- IATA: none; ICAO: EGVF;

Summary
- Owner: Standard Aero
- Location: Gosport, Hampshire, England
- Elevation AMSL: 23 ft (7.0 m)
- Coordinates: 50°50′05″N 001°10′06″W﻿ / ﻿50.83472°N 1.16833°W
- Website: Vector Aerospace

Map
- EGVF Location in Hampshire

Helipads
| Number | Length |  | Surface |
| ft | m |
| H1 | 98 | 30 | Concrete |
| H2 |  |  | Concrete |
| H3 |  |  | Concrete |
| H4 | 82 | 25 | Concrete |
| H5 | 82 | 25 | Concrete |
| H6 | 82 | 25 | Concrete |
| H7 | 115 | 35 | Concrete |

= Fleetlands Heliport =

Fleetlands is a heliport operated by Standard Aero located within Gosport, Hampshire, England.

== History ==
In 1940 a Royal Naval Air Yard, RNAY Fleetlands, was opened here; it maintained naval fighters until helicopters became most popular within the Fleet Air Arm.

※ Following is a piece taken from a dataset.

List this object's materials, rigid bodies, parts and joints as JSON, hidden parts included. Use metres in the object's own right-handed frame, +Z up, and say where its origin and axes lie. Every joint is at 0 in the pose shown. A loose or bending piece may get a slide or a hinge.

The control of Fleetlands was transferred to the newly formed Defence Aviation Repair Agency and the site became DARA Fleetlands which looked after all the helicopters within the British Armed Forces. During February 2008 the site was transferred to Vector Aerospace and renamed Fleetlands. Vector Aerospace has since been purchased by Standard Aero who now operates the site

==Current use==
The heliport is currently used by Standard Aero for use with their nearby maintenance, repair and overhaul facility.